Hubo un tiempo en que la escuela y la educación eran asuntos sencillos: Estudiabas o no, aprendías o no, y aprobabas o no. Pero la entropía, presente en todos los fenómenos humanos, convirtió a la escuela en un campo minado para todos aquellos que sospechen que lo simple suele ser bueno y no tengan en cuenta que un vago tiene razones de peso para serlo y que, más que un reprobado, merece una palmada de consuelo en el hombro y una medalla al “cero esfuerzo”, no vaya a ser que un trauma o una hernia…
En aquellos tiempos, me aprendí de memoria, (horrores de la época), las provincias españolas y sus capitales. Lo hice con tal ahínco, que a mi pobre madre le bastaba pronunciar la primera sílaba para que yo le disparara la respuesta correcta: Nava… ¡Pamplona!… La Rio… ¡Logroño!… Vizc… ¡Bilbao!. Por eso, cuando la maestra me llamó a la pizarra donde colgaba el mapa con la piel de toro yo iba más orgulloso que el capitán del Titanic antes de soltar amarras.
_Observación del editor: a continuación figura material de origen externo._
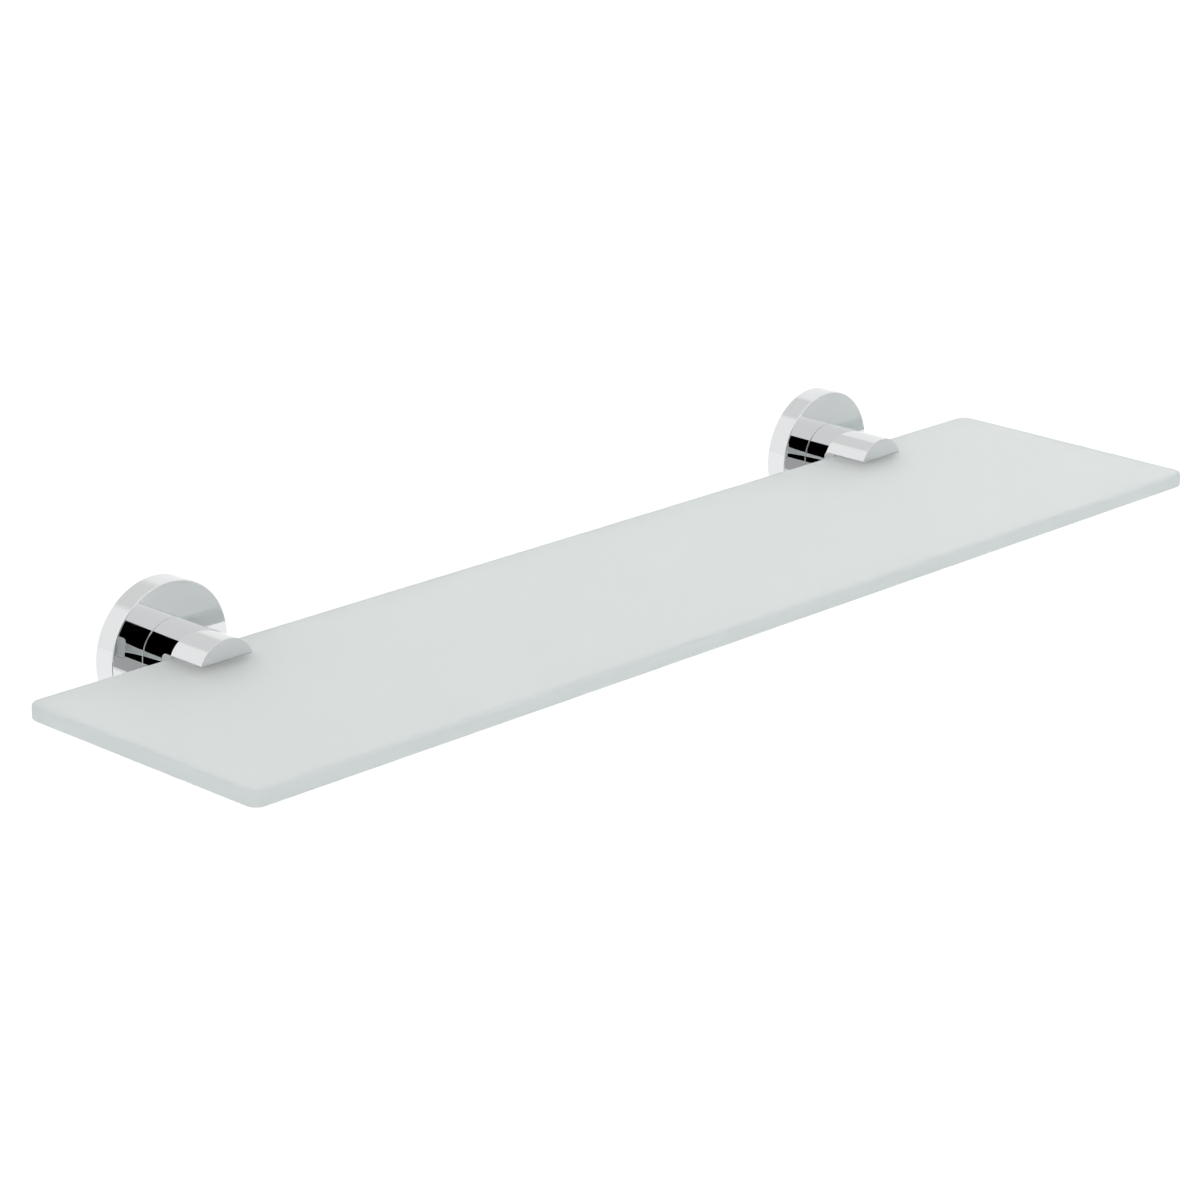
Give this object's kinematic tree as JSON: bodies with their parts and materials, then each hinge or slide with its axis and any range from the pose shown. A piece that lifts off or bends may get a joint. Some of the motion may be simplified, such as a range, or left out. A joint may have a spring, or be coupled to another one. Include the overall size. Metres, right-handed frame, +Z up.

La seño comenzó a pronunciar: “Orense…” (me reí por dentro, esa era de las fáciles porque provincia y capital se llaman igual ¡Orense!)… pero el iceberg avanzaba implacable sobre mí mientras la seño completaba la pregunta… ¿Cuál es la capital y señálala en el mapa?
Rasgadura del lado de estribor y bajo la línea de flotación.
¿Cómo que señálala en el mapa?… y yo miraba y miraba el mapa buscando Orense sin encontrarlo. Y la seño apurando con la mirada y yo callando y callando hasta que me devolvieron a mi puesto… Capitán ahogado, capitán silencioso.
Por supuesto que en aquellos momentos no estaba yo como para comprender lo que había ocurrido. Simplemente me quedé con el “Orense” atravesado en la garganta y una sensación de ridículo parecida a la de un león que saliera en el circo romano y se acostara en el suelo a mirarse las garras. Pero, en perspectiva, me doy cuenta de que la mayoría de las veces sólo sé parte de las respuestas a las preguntas que la vida pone delante de mí igual que sabía un nombre, pero no podía ubicarlo en un mapa.
Y en todas esas ocasiones está la duda de “Callar o no callar”. ¿Me callo porque no sé todo o no me callo e invento lo que no sé?
Años más tarde, tuve un profesor de Matemática que habló de logaritmos de los números negativos y cuando Patiño, el genio de la clase, lo enfrentó a la incontestable verdad de que los números negativos NO TIENEN logaritmo, no perdió un ápice de aplomo y con la cara muy de frente y en tono de revelación de los secretos de Lourdes nos informó que sí lo tenían, pero que nosotros no podíamos saber cómo….
Autoritas dixit. El recuerdo de esta barbaridad es lo único que nos quedó a todos de aquel profesor.
Obviamente el profesor había elegido el platillo de la balanza opuesto al que yo elegí. Sin embargo, creo que ambos naufragamos. Tenía que haber otra opción.
Y la hay. El profesor pudo admitir que se había equivocado y yo podía decirle a la seño la verdad: “Es Orense y no sé dónde está”. Más allá de mi calificación en Geografía, mi honestidad habría sido sobresaliente. Me callé entonces por vergüenza a no saber todo y ninguna escuela ni de antes ni de ahora enseña a perder el miedo a la verdad cuando es lo único a lo que deberíamos tener amor, cosa que ya dijo Aristóteles, pero como todos sabemos, Aristóteles vivía en otro mundo: un mundo en el que hay que callar cuando no se tiene nada que decir y dejar de callar tan solo para decir lo que se sabe. Algo demasiado sencillo para nuestros tiempos.